Even solar enthusiasts like Isaac concede renewables will have difficulty replacing jobs lost by coal. While there are construction jobs generated during project development, there are far fewer jobs once panels start producing electricity.

But while coal has provided the tribe a boost, it has hardly solved its economic problems, Isaac said. Pervasive unemployment still grips the Navajo Nation.

Isaac’s hope: Renewables could spur further economic development. Navajo Power, for instance, is structured as a public benefit corporation. Revenues generated by its utility-scale projects could be spent on electrification projects or the creation of community development corporations.

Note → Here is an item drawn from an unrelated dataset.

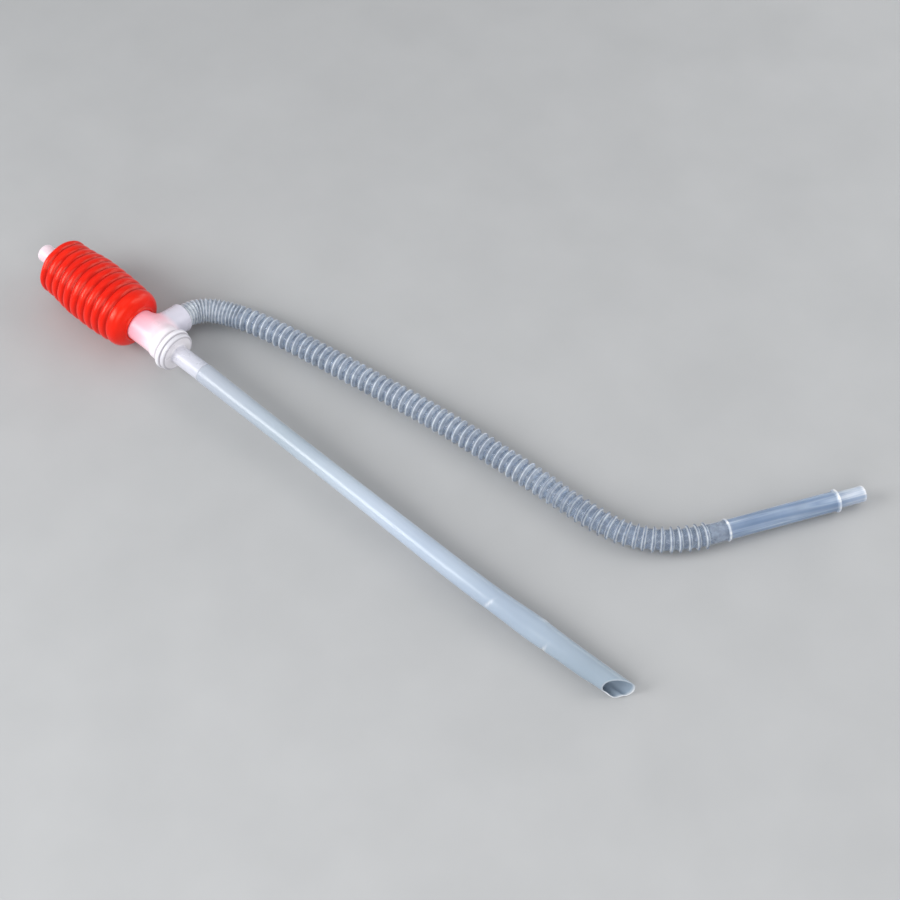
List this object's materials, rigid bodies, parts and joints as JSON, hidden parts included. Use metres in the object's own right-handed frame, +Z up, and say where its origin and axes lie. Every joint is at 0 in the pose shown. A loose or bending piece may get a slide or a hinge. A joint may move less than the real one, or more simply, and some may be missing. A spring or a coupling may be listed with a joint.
{
  "type": "hand siphon pump",
  "caption": "Hand-squeeze siphon pump: bellows bulb with a vent cap, check-valve tee, rigid suction tube with an oblique tip, and a corrugated discharge hose with a nozzle.",
  "frame": {"origin": "on the surface it lies on, under the middle of the pump and suction tube's bounding box, hose and nozzle left out", "axes": "+X along the pump from the vent cap to the suction tip, +Y to the side the hose leaves on, +Z up"},
  "size_m": [0.6035, 0.2649, 0.0509],
  "materials": {
    "bulb_red": "glossy translucent red",
    "vent_plastic": "milky satin",
    "seal_rubber": "soft matt",
    "tee_milky": "milky translucent",
    "adapter_milky": "milky translucent",
    "valve_rubber": "soft matt",
    "pin_steel": "drawn",
    "tube_milky": "milky translucent, bluish",
    "hose_clear": "clear translucent"
  },
  "bodies": {
    "pump": {"squeeze_bulb": "bulb_red", "tee_body": "tee_milky", "adapter_seal": "seal_rubber", "intake_adapter": "adapter_milky", "valve_cage": "tee_milky", "outlet_seat": "tee_milky", "flap_pin": "pin_steel", "suction_tube": "tube_milky", "discharge_hose": "hose_clear", "outlet_nozzle": "hose_clear"},
    "crown": {"vent_bush": "vent_plastic"},
    "cap_seal": {"vent_seal": "seal_rubber"},
    "cap": {"vent_cap": "vent_plastic"},
    "intake_disc": {"intake_valve": "valve_rubber"},
    "flap": {"outlet_flap": "valve_rubber"}
  },
  "joints": [
    {"name": "bulb_squeeze", "type": "slide", "parent": "pump", "child": "crown", "axis": [0.9994, 0, -0.0348], "range_m": [0, 0.03], "stiffness_N_per_m": 350, "deforming": ["squeeze_bulb"]},
    {"name": "vent_cap_lift", "type": "slide", "parent": "crown", "child": "cap_seal", "axis": [-0.9994, 0, 0.0348], "range_m": [0, 0.004]},
    {"name": "vent_cap_turn", "type": "hinge", "parent": "cap_seal", "child": "cap", "pos_m": [-0.28539, -0.00339, 0.02783], "axis": [-0.9994, 0, 0.0348], "range_deg": [0, 721]},
    {"name": "intake_valve_lift", "type": "slide", "parent": "pump", "child": "intake_disc", "axis": [-0.9994, 0, 0.0348], "range_m": [0, 0.0025]},
    {"name": "outlet_flap_swing", "type": "hinge", "parent": "pump", "child": "flap", "pos_m": [-0.16377, 0.01249, 0.02614], "axis": [0.9994, 0, -0.0348], "range_deg": [0, 40], "stiffness_Nm_per_rad": 0.0004}
  ],
  "couplings": [
    {"joint": "vent_cap_turn", "follows": "vent_cap_lift", "rad_per_m": 3141.6}
  ]
}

"If we’re going to get renewable energy done in a way that isn’t reminiscent of what other energies have done to Navajo and other indigenous communities, we had to integrate a philosophy into the development process that would be fair and in tune with how development should occur on tribal land," he said.

A potential road map for doing just that may be emerging in New Mexico. State lawmakers passed a bill this year to boost renewable energy generation to 50 percent of the state’s electricity supply by 2030, and to completely eliminate carbon-emitting power generation by 2050 (Climatewire, March 13).

The law also contains provisions that could help ease the transition of Navajo communities reliant on coal in northwest New Mexico. They include a state pledge to back power companies’ outstanding debts on coal plants, lowering their financing costs. Savings on their debt payments will be used to help fund transitional assistance.

There’s also this: Power companies will be required to build renewables in counties facing coal plant closures to help rebuild their tax base.

Navajo officials praised the New Mexico plan. In a statement, Nez, the Navajo president, called it "a milestone for not just the state of New Mexico and the Southwest, but all of the U.S., including tribal communities."

"This is a gift for our children and children of New Mexico who are yet to be born," he continued. "Clean energy is the future of our nation."